[WORK REQUIRED]
Up to and including the line with "return fold_start(panel) +", reproduce the listing below exactly, beginning at its first line.
++++++
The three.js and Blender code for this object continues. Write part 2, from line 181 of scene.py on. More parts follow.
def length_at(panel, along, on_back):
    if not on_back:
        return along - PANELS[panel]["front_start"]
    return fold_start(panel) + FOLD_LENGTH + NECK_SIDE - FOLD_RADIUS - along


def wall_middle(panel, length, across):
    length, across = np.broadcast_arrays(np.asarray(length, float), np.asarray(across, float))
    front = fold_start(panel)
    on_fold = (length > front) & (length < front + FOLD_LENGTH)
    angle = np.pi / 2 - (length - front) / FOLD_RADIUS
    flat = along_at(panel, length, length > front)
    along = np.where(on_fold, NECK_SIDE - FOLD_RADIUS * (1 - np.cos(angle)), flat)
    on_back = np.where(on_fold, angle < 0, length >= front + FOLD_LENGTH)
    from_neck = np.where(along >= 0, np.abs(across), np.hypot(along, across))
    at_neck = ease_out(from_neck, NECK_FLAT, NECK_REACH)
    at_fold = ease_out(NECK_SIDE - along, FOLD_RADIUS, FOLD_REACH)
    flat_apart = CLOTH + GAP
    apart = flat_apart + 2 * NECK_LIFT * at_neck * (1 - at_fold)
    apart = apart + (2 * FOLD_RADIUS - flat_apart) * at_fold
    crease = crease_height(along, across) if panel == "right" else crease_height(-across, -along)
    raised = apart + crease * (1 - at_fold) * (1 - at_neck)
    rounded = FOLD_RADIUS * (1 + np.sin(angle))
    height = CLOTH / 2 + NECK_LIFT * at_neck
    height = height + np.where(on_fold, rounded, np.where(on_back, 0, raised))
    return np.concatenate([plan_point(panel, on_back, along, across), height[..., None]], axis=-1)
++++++
[WRITTEN SOLUTION]
The three.js and Blender code for this object continues. Write part 2, from line 181 of scene.py on. More parts follow.
def length_at(panel, along, on_back):
    if not on_back:
        return along - PANELS[panel]["front_start"]
    return fold_start(panel) + FOLD_LENGTH + NECK_SIDE - FOLD_RADIUS - along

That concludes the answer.